Short problem: Nothing but the lines from the one containing "Write the OpenSCAD" down to the one containing "screen takes up.", both included, should be echoed, and each exactly as it stands.

The input:
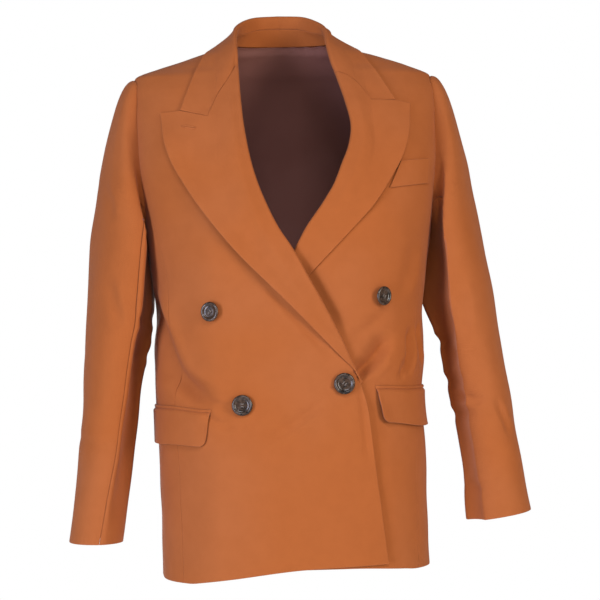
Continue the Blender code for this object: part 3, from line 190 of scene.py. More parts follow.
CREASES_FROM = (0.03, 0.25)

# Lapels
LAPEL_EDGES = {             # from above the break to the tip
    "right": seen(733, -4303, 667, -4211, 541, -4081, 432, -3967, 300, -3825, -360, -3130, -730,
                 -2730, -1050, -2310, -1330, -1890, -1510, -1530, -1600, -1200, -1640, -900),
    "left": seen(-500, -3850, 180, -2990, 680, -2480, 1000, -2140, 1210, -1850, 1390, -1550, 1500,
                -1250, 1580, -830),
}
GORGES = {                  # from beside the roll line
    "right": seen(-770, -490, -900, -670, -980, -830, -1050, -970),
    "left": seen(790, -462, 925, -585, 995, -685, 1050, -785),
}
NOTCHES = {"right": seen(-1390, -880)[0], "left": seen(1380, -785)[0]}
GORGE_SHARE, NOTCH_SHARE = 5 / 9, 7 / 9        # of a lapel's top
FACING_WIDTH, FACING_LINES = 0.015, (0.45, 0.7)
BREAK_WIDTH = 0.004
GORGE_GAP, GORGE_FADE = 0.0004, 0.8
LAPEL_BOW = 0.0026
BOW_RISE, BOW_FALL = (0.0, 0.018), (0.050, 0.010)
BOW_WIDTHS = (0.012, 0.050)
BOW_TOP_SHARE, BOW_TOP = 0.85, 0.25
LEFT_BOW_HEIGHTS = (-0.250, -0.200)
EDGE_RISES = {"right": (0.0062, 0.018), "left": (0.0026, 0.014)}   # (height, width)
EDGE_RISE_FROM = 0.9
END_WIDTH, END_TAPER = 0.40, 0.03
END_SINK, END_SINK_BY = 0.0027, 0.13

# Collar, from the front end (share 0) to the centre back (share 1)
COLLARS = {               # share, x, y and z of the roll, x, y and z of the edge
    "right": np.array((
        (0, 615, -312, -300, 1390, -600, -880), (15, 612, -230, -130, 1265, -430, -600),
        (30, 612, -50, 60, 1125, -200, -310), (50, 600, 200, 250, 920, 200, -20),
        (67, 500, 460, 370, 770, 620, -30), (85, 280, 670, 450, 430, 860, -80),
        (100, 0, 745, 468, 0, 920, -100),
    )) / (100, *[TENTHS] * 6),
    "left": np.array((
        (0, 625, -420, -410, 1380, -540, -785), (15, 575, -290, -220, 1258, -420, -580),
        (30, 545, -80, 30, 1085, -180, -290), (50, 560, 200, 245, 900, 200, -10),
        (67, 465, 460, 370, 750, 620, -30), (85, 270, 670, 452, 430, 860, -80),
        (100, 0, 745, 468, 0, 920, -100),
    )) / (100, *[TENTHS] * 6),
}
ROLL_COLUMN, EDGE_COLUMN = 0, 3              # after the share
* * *
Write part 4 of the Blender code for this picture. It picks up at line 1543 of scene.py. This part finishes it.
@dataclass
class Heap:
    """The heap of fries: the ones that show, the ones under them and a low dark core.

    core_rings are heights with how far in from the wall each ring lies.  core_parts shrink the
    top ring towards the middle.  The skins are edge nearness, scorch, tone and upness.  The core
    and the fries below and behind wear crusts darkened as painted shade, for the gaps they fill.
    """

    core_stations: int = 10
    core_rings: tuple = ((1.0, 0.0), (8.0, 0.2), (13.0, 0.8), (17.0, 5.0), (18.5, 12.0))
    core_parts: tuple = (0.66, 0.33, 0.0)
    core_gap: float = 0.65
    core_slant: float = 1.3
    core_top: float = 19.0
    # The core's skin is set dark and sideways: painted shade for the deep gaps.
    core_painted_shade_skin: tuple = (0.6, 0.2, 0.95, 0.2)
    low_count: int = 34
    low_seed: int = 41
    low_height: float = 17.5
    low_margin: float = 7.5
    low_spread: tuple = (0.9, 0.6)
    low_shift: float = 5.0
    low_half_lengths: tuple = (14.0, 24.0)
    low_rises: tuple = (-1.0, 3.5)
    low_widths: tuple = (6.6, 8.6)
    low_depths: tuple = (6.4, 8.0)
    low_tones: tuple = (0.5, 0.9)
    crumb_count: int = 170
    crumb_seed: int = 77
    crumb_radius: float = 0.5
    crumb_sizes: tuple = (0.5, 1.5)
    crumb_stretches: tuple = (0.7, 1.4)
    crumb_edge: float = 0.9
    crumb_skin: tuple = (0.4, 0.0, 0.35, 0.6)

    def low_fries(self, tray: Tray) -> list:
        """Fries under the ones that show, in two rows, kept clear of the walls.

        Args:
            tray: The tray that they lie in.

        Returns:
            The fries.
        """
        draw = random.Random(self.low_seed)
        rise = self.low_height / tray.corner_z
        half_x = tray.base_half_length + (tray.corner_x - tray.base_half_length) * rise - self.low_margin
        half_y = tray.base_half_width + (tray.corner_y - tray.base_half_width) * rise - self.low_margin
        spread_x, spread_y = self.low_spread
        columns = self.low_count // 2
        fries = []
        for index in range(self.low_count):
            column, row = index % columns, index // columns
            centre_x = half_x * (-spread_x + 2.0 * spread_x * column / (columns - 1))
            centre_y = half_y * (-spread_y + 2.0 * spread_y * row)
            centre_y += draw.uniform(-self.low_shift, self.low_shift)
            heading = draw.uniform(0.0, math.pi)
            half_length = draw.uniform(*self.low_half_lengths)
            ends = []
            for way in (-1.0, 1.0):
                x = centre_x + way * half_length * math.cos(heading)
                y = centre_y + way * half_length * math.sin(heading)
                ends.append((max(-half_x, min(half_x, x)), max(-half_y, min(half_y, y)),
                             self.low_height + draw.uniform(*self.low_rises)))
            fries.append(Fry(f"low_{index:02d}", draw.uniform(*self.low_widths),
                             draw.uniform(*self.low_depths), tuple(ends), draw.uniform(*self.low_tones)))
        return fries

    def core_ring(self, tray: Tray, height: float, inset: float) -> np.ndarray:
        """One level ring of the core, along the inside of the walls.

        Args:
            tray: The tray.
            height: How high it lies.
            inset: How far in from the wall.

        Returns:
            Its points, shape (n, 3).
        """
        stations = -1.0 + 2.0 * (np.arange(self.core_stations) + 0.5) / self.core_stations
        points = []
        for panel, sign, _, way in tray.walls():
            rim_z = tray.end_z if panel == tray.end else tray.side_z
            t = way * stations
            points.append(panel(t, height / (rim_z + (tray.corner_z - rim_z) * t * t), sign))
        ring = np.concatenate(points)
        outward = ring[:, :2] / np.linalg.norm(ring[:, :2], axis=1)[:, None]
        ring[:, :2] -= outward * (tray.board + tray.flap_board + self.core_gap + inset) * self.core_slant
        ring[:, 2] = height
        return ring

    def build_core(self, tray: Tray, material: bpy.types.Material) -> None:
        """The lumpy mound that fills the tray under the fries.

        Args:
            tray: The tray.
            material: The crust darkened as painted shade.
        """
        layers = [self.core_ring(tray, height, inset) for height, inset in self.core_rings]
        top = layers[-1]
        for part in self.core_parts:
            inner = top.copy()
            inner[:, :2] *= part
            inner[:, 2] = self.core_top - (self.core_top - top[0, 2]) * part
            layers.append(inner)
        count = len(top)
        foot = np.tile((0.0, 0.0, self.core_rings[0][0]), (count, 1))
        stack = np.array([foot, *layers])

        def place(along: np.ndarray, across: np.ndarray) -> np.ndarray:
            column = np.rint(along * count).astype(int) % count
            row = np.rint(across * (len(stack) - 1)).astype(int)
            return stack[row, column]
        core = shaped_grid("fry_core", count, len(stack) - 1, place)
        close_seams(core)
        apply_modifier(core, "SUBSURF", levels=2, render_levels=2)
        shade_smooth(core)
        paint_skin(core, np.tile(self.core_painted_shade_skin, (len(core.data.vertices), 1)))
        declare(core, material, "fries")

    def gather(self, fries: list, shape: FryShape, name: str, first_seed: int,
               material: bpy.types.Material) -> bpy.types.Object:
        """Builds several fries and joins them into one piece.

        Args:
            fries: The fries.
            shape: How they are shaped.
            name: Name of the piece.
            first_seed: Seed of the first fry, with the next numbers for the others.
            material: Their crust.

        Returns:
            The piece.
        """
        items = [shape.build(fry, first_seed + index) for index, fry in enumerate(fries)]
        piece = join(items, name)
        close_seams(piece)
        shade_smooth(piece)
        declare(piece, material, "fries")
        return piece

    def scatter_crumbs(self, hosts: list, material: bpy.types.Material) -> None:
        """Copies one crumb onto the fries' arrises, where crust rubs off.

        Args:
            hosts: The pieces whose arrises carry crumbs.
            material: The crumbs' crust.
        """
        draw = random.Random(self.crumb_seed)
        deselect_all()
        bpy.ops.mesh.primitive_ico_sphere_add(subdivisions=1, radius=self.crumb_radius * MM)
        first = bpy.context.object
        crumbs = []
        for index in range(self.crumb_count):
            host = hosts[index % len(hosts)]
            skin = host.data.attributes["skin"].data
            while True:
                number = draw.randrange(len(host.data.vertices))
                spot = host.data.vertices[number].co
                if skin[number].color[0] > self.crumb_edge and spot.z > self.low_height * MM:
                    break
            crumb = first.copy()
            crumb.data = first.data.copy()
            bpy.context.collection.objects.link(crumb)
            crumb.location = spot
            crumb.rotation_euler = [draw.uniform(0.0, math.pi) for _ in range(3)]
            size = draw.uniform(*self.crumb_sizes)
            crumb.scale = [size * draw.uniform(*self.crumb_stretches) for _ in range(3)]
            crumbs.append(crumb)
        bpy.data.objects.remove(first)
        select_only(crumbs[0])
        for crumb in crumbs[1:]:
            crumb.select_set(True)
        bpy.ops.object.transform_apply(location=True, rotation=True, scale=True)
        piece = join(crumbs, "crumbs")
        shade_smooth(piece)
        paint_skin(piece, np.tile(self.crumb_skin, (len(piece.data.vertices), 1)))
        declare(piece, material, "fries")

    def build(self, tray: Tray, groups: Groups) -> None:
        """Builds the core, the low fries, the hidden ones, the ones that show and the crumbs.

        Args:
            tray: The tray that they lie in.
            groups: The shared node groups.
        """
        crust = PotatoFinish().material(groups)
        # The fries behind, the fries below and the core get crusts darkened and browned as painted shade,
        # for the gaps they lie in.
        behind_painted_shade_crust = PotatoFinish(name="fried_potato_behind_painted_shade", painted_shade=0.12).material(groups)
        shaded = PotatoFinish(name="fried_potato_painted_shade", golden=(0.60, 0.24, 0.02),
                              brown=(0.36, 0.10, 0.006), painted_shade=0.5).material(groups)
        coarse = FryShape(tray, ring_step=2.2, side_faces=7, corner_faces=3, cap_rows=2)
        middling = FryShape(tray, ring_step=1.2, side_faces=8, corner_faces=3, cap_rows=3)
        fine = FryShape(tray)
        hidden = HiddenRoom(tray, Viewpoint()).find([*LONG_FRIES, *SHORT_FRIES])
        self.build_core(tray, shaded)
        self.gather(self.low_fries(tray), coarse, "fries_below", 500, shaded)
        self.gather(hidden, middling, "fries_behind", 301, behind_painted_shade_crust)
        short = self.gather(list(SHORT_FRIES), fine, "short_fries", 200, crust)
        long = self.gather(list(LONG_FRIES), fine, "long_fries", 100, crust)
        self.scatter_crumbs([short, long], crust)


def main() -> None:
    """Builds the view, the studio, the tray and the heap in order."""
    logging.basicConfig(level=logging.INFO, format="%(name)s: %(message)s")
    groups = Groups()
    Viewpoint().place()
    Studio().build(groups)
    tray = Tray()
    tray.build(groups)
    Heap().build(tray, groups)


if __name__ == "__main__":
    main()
...
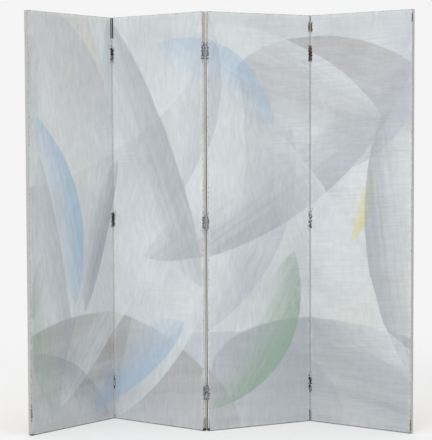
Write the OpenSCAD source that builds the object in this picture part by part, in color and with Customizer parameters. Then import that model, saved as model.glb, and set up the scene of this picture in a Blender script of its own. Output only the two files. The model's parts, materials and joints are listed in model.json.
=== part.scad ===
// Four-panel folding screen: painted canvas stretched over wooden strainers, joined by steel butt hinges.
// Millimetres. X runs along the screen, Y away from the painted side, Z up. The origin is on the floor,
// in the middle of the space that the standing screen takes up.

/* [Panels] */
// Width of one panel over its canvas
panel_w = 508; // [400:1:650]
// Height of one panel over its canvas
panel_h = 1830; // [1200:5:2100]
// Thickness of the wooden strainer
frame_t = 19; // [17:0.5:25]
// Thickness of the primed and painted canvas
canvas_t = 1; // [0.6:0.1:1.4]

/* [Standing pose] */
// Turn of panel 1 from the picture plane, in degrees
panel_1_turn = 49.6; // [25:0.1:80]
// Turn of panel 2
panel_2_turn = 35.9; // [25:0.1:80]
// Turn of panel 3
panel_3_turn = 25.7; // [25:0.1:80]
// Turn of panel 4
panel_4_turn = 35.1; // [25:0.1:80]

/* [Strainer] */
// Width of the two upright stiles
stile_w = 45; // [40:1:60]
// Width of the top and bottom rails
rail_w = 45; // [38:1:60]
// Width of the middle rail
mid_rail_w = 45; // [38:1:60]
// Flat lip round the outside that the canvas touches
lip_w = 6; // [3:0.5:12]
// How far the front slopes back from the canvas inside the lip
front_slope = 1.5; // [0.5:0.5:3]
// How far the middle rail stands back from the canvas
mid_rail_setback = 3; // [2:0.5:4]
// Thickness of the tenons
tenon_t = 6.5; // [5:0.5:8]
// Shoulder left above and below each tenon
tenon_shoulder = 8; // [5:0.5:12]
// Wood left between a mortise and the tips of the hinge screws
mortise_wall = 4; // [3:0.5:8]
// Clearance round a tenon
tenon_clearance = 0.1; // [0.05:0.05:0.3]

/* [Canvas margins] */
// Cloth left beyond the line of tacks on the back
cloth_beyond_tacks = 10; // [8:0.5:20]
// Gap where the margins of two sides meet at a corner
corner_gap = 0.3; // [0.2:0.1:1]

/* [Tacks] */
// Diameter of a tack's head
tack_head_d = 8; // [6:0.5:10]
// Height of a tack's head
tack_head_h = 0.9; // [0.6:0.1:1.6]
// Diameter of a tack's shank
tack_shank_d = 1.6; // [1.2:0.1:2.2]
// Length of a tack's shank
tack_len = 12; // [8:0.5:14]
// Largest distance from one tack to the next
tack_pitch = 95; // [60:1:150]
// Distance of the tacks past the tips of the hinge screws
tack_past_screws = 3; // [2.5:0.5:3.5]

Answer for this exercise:
Write the OpenSCAD source that builds the object in this picture part by part, in color and with Customizer parameters. Then import that model, saved as model.glb, and set up the scene of this picture in a Blender script of its own. Output only the two files. The model's parts, materials and joints are listed in model.json.
=== part.scad ===
// Four-panel folding screen: painted canvas stretched over wooden strainers, joined by steel butt hinges.
// Millimetres. X runs along the screen, Y away from the painted side, Z up. The origin is on the floor,
// in the middle of the space that the standing screen takes up.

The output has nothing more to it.